Northrop Grumman ignited a five-segment solid propellant booster Wednesday in a spectacular, ground-shaking test to help clear the way for downstream missions carrying astronauts and cargo to the moon and beyond using NASA's new Space Launch System rocket.
Burning 6 tons of propellant per second, the test motor ignited at 3:05 p.m. ET, instantly blasting out a torrent of flame and a churning cloud of exhaust that towered into a clear blue sky above Northrop Grumman's manufacturing facility in Promontory, Utah.
Locked down on its side in a massive test stand, SLS "Flight Support Booster 1" consumed more than 1.5 million pounds of propellant in just two minutes, generating 3.6 million pounds of thrust.
As the propellant burned out, the exhaust jet turned into a billowing cloud of orange fire before a swing arm rotated into the nozzle, flushing the interior of the rocket with carbon dioxide to douse any residual flame.

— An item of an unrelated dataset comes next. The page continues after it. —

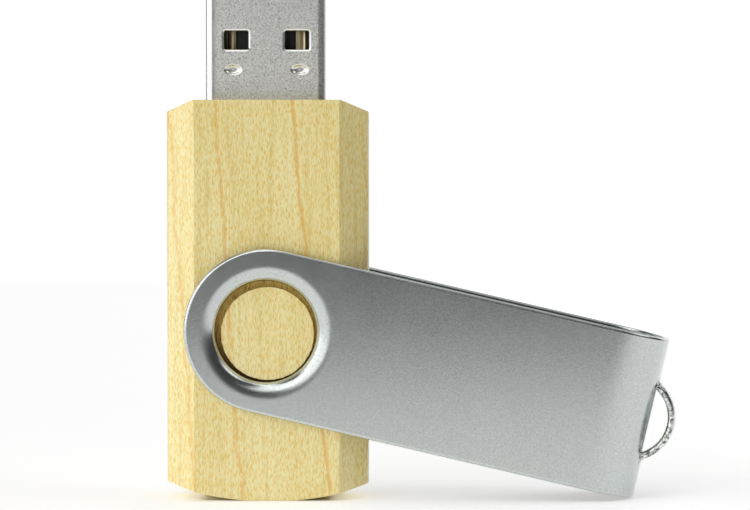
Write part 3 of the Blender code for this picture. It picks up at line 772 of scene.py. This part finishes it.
def make_clip():
    """One folded sheet: made about the middle of its round end, then turned into place."""
    data = bmesh.new()
    for side in (-1, 1):
        add_eye(data, side)
        add_arm(data, side)
    add_fold(data)
    bmesh.ops.remove_doubles(data, verts=data.verts, dist=0.001 * MM)
    clip = add_object("folded_clip", data)
    thickness = clip.modifiers.new("sheet", "SOLIDIFY")
    thickness.thickness = SHEET
    thickness.offset = 0.0
    thickness.use_even_offset = True
    apply_modifiers(clip)
    round_rims(clip)
    for plating in (satin_plate("satin_plate", 1.0), sheared_edge(),
                    satin_plate("satin_plate_painted_shade", 0.40)):
        clip.data.materials.append(plating)
    # Faces on the arms' insides and inside the fold take the darker copy (index 2): painted
    # shade.
    for face in clip.data.polygons:
        inward = max(-math.copysign(1.0, face.center.y) * face.normal.y, -face.normal.x)
        if face.center.x > FOLD_X + FOLD_DEPTH + SHEET / 2:
            face.material_index = 1 if abs(face.normal.y) > 0.3 else 0
        elif abs(face.normal.z) < 0.5 and inward > 0.6 and (
                face.center.x > FOLD_X or abs(face.normal.y) > 0.9):
            face.material_index = 2
    clip.data.transform(Matrix.Translation(PIVOT) @ Matrix.Rotation(CLIP_ANGLE, 4, "Y")
                        @ Matrix.Translation(-PIVOT_SHIFT))
    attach(clip, "clip")
    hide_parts("swivel_clip")


# ---------------------------------------------------------------- plug

def oval(centre, width, height, steps):
    """A closed outline of an ellipse."""
    return [(centre[0] + width / 2 * math.cos(2 * math.pi * step / steps),
             centre[1] + height / 2 * math.sin(2 * math.pi * step / steps))
            for step in range(steps)]


def press_dimple(shell, name, centre, front, steps=48):
    """Cut an oval out of the front sheet and close it again with a pressed-in dish."""
    rim = oval(centre, DIMPLE_LENGTH, DIMPLE_HEIGHT, steps)
    cut(shell, [prism(name, rim, front - MM, front + 0.5 * MM, "Y")])
    data = bmesh.new()
    data.from_mesh(shell.data)
    on_wall = [face for face in data.faces
               if all(abs(math.hypot((v.co.x - centre[0]) / (DIMPLE_LENGTH / 2),
                                     (v.co.z - centre[1]) / (DIMPLE_HEIGHT / 2)) - 1.0) < 0.01
                      for v in face.verts)]
    bmesh.ops.delete(data, geom=on_wall, context="FACES_ONLY")
    profile = [(1.0, 0.0), (0.93, 0.025), (0.86, 0.10), (0.78, 0.25), (0.70, 0.47), (0.62, 0.70),
               (0.54, 0.87), (0.46, 0.96), (0.36, 1.0), (0.18, 1.0)]
    for level, turned in ((front, 1), (front + SHELL_SHEET, -1)):
        rings = []
        for reach, part in profile:
            y = level + DIMPLE_DEPTH * part
            rings.append([data.verts.new((centre[0] + (x - centre[0]) * reach, y,
                                          centre[1] + (z - centre[1]) * reach))
                          for x, z in rim][::turned])
        for outer, inner in zip(rings, rings[1:]):
            for index in range(steps):
                after = (index + 1) % steps
                wall = data.faces.new((outer[index], outer[after], inner[after], inner[index]))
                wall.material_index = 1
        data.faces.new(rings[-1])
    bmesh.ops.remove_doubles(data, verts=data.verts, dist=0.002 * MM)
    bmesh.ops.recalc_face_normals(data, faces=data.faces)
    data.to_mesh(shell.data)
    data.free()


def roll_edges(shell, middle, front, back, top):
    """Break every sheet edge a little, and roll the windows' outer edges over more widely."""
    slack = 0.01 * MM

    def width_at(first, last):
        centre = (first + last) / 2
        across = abs(abs(centre.x - middle.x - PRESSING_SHIFT_X) - WINDOW_X)
        along = abs(centre.z - (top - WINDOW_FROM_TIP))
        at_window = across < WINDOW.x / 2 + slack and along < WINDOW.z / 2 + slack
        outside = min(abs(centre.y - front), abs(centre.y - back)) < slack
        return WINDOW_RIM if at_window and outside else SHELL_RIM

    weighted_bevel(shell, WINDOW_RIM, 60.0, width_at, 5, use_clamp_overlap=False, material=1)


def make_shell():
    """The plug's tube of sheet, with its windows, seam and pressed dimples."""
    low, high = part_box("usb_shell")
    middle = (low + high) / 2
    width, depth = high.x - low.x, high.y - low.y
    at = (middle.x, middle.y)
    bottom, top = low.z, high.z
    outside = rounded_outline(rectangle(width, depth, at), SHELL_CORNER, 10)
    inside = rounded_outline(rectangle(width - 2 * SHELL_SHEET, depth - 2 * SHELL_SHEET, at),
                             SHELL_CORNER - SHELL_SHEET, 10)
    shell = prism("plug_shell", outside, bottom, top, "Z")
    tools = [prism("shell_bore", inside, bottom - MM, top + MM, "Z")]
    for side, name in ((-1, "left_window"), (1, "right_window")):
        centre = (middle.x + PRESSING_SHIFT_X + side * WINDOW_X, top - WINDOW_FROM_TIP)
        outline = rounded_outline(rectangle(WINDOW.x, WINDOW.z, centre), WINDOW_CORNER, 8)
        tools.append(prism(name, outline, low.y - MM, high.y + MM, "Y"))
    tools.append(seam_tool(middle, high.y, bottom, top))
    cut(shell, tools)
    shell.data.materials.clear()
    shell.data.materials.append(matt_nickel())
    shell.data.materials.append(burnished_nickel())
    roll_edges(shell, middle, low.y, high.y, top)
    for side, name in ((-1, "left_dimple"), (1, "right_dimple")):
        press_dimple(shell, name, (middle.x + PRESSING_SHIFT_X + side * DIMPLE_X,
                                   top - DIMPLE_FROM_TIP), low.y)
    even_shading(shell)
    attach(shell, "drive")
    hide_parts("usb_shell")


def offset_path(path, distance):
    """The path moved to its left by the distance, with mitred corners."""
    moved = []
    for index, point in enumerate(path):
        here = Vector(point)
        into = (here - Vector(path[index - 1])).normalized() if index else None
        out = (Vector(path[index + 1]) - here).normalized() if index + 1 < len(path) else into
        into = into or out
        normal = (Vector((-into.y, into.x)) + Vector((-out.y, out.x))).normalized()
        moved.append(here + normal * (distance / normal.dot(Vector((-out.y, out.x)))))
    return moved


def seam_tool(middle, back, bottom, top):
    """A thin cutter for the back seam, with a dovetail that locks its two edges."""
    lock = top - SEAM_LOCK_FROM_TIP
    path = [(middle.x + x * MM, z) for x, z in (
        (0.0, bottom - MM), (0.0, lock - 1.1 * MM), (1.2, lock - 1.6 * MM),
        (1.2, lock + 1.6 * MM), (0.0, lock + 1.1 * MM), (0.0, top + MM))]
    outline = offset_path(path, SEAM_GAP / 2) + offset_path(path, -SEAM_GAP / 2)[::-1]
    return prism("seam", outline, back - 0.8 * MM, back + 0.5 * MM, "Y")


def make_carrier():
    """The black moulding: a tongue with a channel for each contact, and a rear block."""
    low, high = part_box("contact_carrier")
    tongue_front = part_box(CONTACTS[0])[1].y - CONTACT_SHEET
    block_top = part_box("usb_shell")[1].z - BLOCK_FROM_TIP
    side_view = [(low.y, low.z), (high.y, low.z), (high.y, high.z), (tongue_front, high.z),
                 (tongue_front, block_top), (low.y, block_top)]
    moulding = prism("tongue_moulding", side_view, low.x - 0.2 * MM, high.x + 0.2 * MM, "X")
    tools = []
    for name in CONTACTS:
        strip_low, strip_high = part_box(name)
        channel = rectangle(strip_high.x - strip_low.x + 2 * CHANNEL_GAP, CHANNEL_DEPTH,
                            ((strip_low.x + strip_high.x) / 2,
                             strip_high.y - CONTACT_SHEET - 0.49 * MM))
        tools.append(prism(name + "_channel", channel, low.z - MM, strip_high.z + 0.1 * MM, "Z"))
    cut(moulding, tools)
    soften_edges(moulding, 0.08 * MM, 40.0, segments=2)
    moulding.data.materials.clear()
    moulding.data.materials.append(moulded("carrier_black", (0.022, 0.022, 0.021), 0.42))
    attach(moulding, "drive")
    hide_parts("contact_carrier")


def make_contacts():
    """Four stamped strips, each a little crowned across its width."""
    gold = gold_flash()
    slices = 8
    for name in CONTACTS:
        low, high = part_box(name)
        crest = 1.1 if (low.x + high.x) / 2 > 2.0 * MM else 0.35     # in half widths, towards +X
        front, tail = high.y - CONTACT_SHEET, low.y + CONTACT_SHEET
        outline = [(front, high.z), (high.y, high.z), (high.y, JOG_TOP), (tail, JOG_BOTTOM),
                   (tail, low.z), (low.y, low.z), (low.y, JOG_BOTTOM), (front, JOG_TOP)]
        data = bmesh.new()
        rings = []
        for step in range(slices + 1):
            across = 2.0 * step / slices - 1.0
            drop = CONTACT_CROWN * (across - crest) ** 2
            x = (low.x + high.x) / 2 + across * (high.x - low.x) / 2
            rings.append([data.verts.new((x, y + (drop if y == front else 0.0),
                                          z - (drop if z == high.z else 0.0)))
                          for y, z in outline])
        data.faces.new(rings[0])
        data.faces.new(rings[-1])
        for here, after in zip(rings, rings[1:]):
            for index in range(len(outline)):
                following = (index + 1) % len(outline)
                data.faces.new((here[index], here[following], after[following], after[index]))
        strip = add_object("gold_" + name, data)
        soften_edges(strip, 0.04 * MM, 35.0, segments=2)
        strip.data.materials.append(gold)
        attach(strip, "drive")
        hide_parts(name)


def dress_inner_pieces():
    """The pieces sealed in the pocket keep their shape and get procedural materials."""
    finishes = {
        "circuit_board": solder_mask(),
        "controller_chip": moulded("chip_resin", (0.035, 0.035, 0.035), 0.6, 8.0),
        "quartz_crystal": plated_can(),
        "capacitor": moulded("capacitor_brown", (0.45, 0.31, 0.18), 0.5, 10.0),
        "resistor": moulded("resistor_glaze", (0.05, 0.05, 0.06), 0.4, 10.0),
        "epoxy_anchor": moulded("amber_epoxy", (0.55, 0.48, 0.32), 0.28, 1.2, 0.03 * MM),
    }
    finishes["flash_memory_chip"] = finishes["controller_chip"]
    finishes["supply_ferrite"] = finishes["resistor"]
    for name, node in frame["nodes"].items():
        material = finishes.get(name) or finishes.get(name.rsplit("_", 1)[0])
        if material is not None:
            node.data.materials.clear()
            node.data.materials.append(material)


# ---------------------------------------------------------------- studio

def contact_shadow_mask(recipe):
    """Painted contact shadow: no light comes up through the table where the body stands on it."""
    axes = recipe.add("SeparateXYZ", {"Vector": recipe.place(per_mm(1.0))}).outputs
    squares = []
    for axis, reach in zip(axes, UNLIT_HALF_MM):
        beyond = recipe.math("SUBTRACT", recipe.math("ABSOLUTE", axis), reach)
        beyond = recipe.math("MAXIMUM", beyond, 0.0)
        squares.append(recipe.math("MULTIPLY", beyond, beyond))
    distance = recipe.math("SQRT", recipe.math("ADD", *squares))
    return recipe.ramp(recipe.math("MULTIPLY", distance, 0.1),
                       [(0.0, 0.0), (0.10, 0.7), (0.30, 1.0)])


def make_floor():
    """A white light table that ends a little way in front of the drive."""
    front, left, right, back = TABLE_EDGES
    data = bmesh.new()
    data.faces.new([data.verts.new(corner) for corner in
                    ((left, front, 0.0), (right, front, 0.0), (right, back, 0.0),
                     (left, back, 0.0))])
    floor = add_object("light_table", data)
    floor.location.z = -TABLE_DROP
    recipe = Recipe("white_acrylic")
    cloud = recipe.noise(recipe.place(per_mm(0.05)), detail=2.0)
    recipe.set(Base_Color=recipe.ramp(cloud, [(0.3, 0.89), (0.7, 0.90)]), Roughness=0.6)
    recipe.shader.inputs["Emission Color"].default_value = (1.0, 1.0, 1.0, 1.0)
    glow = recipe.math("MULTIPLY", contact_shadow_mask(recipe), FLOOR_GLOW)
    recipe.feed(recipe.shader.inputs["Emission Strength"], glow)
    floor.data.materials.append(recipe.material)


class SkyMap:
    """Soft-edged patches of light, placed by azimuth and elevation in degrees.

    Azimuth 0 is towards -Y, in front of the drive, and 90 is towards +X.
    """

    def __init__(self, tree):
        self.tree = tree
        axes = self.node("SeparateXYZ")
        tree.links.new(self.node("TexCoord").outputs["Generated"], axes.inputs[0])
        x, y, z = axes.outputs
        front = self.math("MULTIPLY", y, -1.0)
        self.azimuth = self.math("DEGREES", self.math("ARCTAN2", x, front))
        self.elevation = self.math("DEGREES", self.math("ARCSINE", z))

    def node(self, kind):
        return self.tree.nodes.new("ShaderNode" + kind)

    def math(self, operation, *values):
        node = self.node("Math")
        node.operation = operation
        for socket, value in zip(node.inputs, values):
            if isinstance(value, bpy.types.NodeSocket):
                self.tree.links.new(value, socket)
            else:
                socket.default_value = value
        return node.outputs[0]

    def step(self, value, start, end):
        """Rises smoothly from 0 at start to 1 at end, which may be the lower of the two."""
        node = self.node("MapRange")
        node.interpolation_type = "SMOOTHSTEP"
        self.tree.links.new(value, node.inputs["Value"])
        node.inputs["From Min"].default_value = start
        node.inputs["From Max"].default_value = end
        return node.outputs["Result"]

    def patch(self, level, azimuths, elevations, soft):
        """One patch: azimuths and elevations are (low, high) at half brightness."""
        edges = [self.step(self.azimuth, azimuths[0] - soft, azimuths[0] + soft),
                 self.step(self.azimuth, azimuths[1] + soft, azimuths[1] - soft),
                 self.step(self.elevation, elevations[0] - soft, elevations[0] + soft),
                 self.step(self.elevation, elevations[1] + soft, elevations[1] - soft)]
        product = level
        for edge in edges:
            product = self.math("MULTIPLY", edge, product)
        return product


def make_world():
    """A white tent with a dim opening in front, where the viewer stands."""
    world = bpy.data.worlds.new("studio")
    bpy.context.scene.world = world
    world.use_nodes = True
    tree = world.node_tree
    sky = SkyMap(tree)
    total = None
    for level, azimuths, elevations, soft in SKY_PATCHES:
        patch = sky.patch(level, azimuths, elevations, soft)
        total = patch if total is None else sky.math("ADD", total, patch)
    total = sky.math("ADD", total, SKY_LEVEL)
    seen = sky.node("LightPath").outputs["Is Camera Ray"]
    total = sky.math("ADD", sky.math("MULTIPLY", total, sky.math("SUBTRACT", 1.0, seen)), seen)
    background = tree.nodes["Background"]
    tree.links.new(total, background.inputs["Strength"])
    background.inputs["Color"].default_value = (1.0, 1.0, 1.0, 1.0)


def make_camera():
    """The photograph's viewing angle, a third of a metre in front of the drive."""
    camera = bpy.data.cameras.new("camera")
    camera.lens = CAMERA_LENS
    camera.sensor_width = 36.0
    camera.clip_start = 0.01
    camera.clip_end = 20.0
    item = bpy.data.objects.new("camera", camera)
    item.location = CAMERA_PLACE
    item.rotation_euler = (math.radians(90.0 - CAMERA_DIP), 0.0, math.radians(CAMERA_TURN))
    bpy.context.scene.collection.objects.link(item)
    bpy.context.scene.camera = item


make_wood()
make_clip()
make_shell()
make_carrier()
make_contacts()
dress_inner_pieces()
make_floor()
make_world()
make_camera()
bpy.context.scene.view_settings.view_transform = "Standard"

The SLS rocket Boeing is building forwill be equipped with two such solid rocket boosters, or SRBs, providing nearly 7 million pounds of thrust — 75% of the rocket's take off power — and the hydraulic systems need to move the nozzles for steering.
Four upgraded space shuttle main engines will provide another 2 million pounds of push, giving the SLS an initial liftoff thrust of more than 8 million pounds. For comparison, the liquid-fueled Saturn 5 rocket built for NASA's Apollo moon program — the most powerful rocket successfully launched to date — was rated at 7.5 million pounds of thrust.

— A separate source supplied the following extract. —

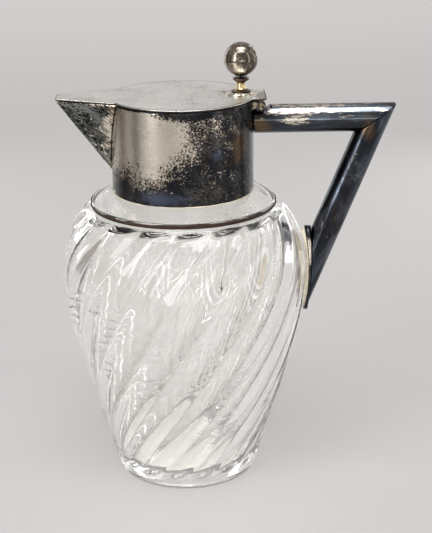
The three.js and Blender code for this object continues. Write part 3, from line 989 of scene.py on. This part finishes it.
@dataclass
class Cement:
    """The plaster that holds the collar and the handle's plate on the glass."""

    datum: Datum
    bead: float = 0.8
    bead_flatness: float = 0.55
    bead_inset: tuple[float, float] = (0.15, 0.1)
    crease_radius: float = 52.6
    crease_height: float = 163.32
    crease_half: float = 1.1
    crease_depth: float = 0.36

    def make(self) -> None:
        """Dresses the two plaster nodes, and adds the squeezed bead and the dark brown line in the ring's
        corner.
        """
        plaster = PlasterFinish().build()
        for node in ("neck_plaster", "plate_plaster"):
            dress(node, plaster)
        seat(self.squeezed_bead(), Body.JUG, Slot.PLASTER, plaster)
        crease_colour = PlasterFinish("crease_dark_line", pale=(0.04, 0.021, 0.012), dark=(0.014, 0.009, 0.006))
        seat(self.crease(), Body.JUG, Slot.PLASTER, crease_colour.build())

    @staticmethod
    def ring(name: str, radius: Grid, around: Grid, z: Grid) -> Piece:
        """A thin ring whose section runs down the grid and whose circle runs along it."""
        points = about_axis(radius, around, z)
        return turned_piece(name, np.concatenate([points, points[:1]]))

    def crease(self) -> Piece:
        """A thin dark brown band in the corner under the ring, whose height wanders."""
        around, section = full_turn(300)[None, :], full_turn(8)[:, None]
        wander = 0.2 * np.sin(3 * around + 1.0) + 0.14 * np.sin(13 * around) * np.sin(5 * around)
        radius = self.crease_radius + self.crease_depth * np.cos(section)
        z = self.crease_height + (self.crease_half + wander) * (1 + np.sin(section))
        return self.ring("crease_line", radius, around, z)

    def squeezed_bead(self) -> Piece:
        """A thin ring under the collar whose thickness wanders: a small circle carried round the collar."""
        around, section = full_turn(240)[None, :], full_turn(10)[:, None]
        wander = 0.25 * np.sin(3 * around + 0.4) + 0.3 * np.sin(11 * around) * np.sin(4 * around + 0.7)
        size = self.bead * (0.65 + wander + 0.12 * np.sin(29 * around + 1.0) * np.sin(7 * around))
        radius = self.datum.collar_radius - self.bead_inset[0] + size * np.cos(section)
        z = self.datum.collar_low - self.bead_inset[1] + self.bead_flatness * size * np.sin(section)
        return self.ring("plaster_bead", radius, around, z)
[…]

The SLS rocket, carrying an Orion deep space crew capsule, is scheduled for an initial unpiloted test flight late next year. A piloted mission carrying four astronauts around the moon is planned for the 2023 timeframe, followed by a moon landing mission by the end of 2024.
Wednesday's firing of Flight Support Booster 1, the sixth test of a five-segment SLS booster since 2009, was intended to collect engineering data on the performance of new materials and equipment that may be incorporated in downstream SLS flights.
The SLS solid-propellant boosters are similar to those that helped launch NASA's space shuttle. But the new version features an additional propellant segment, upgraded avionics and improved materials. The boosters will not be recovered after use and shuttle-era parachutes and other recovery gear have been removed.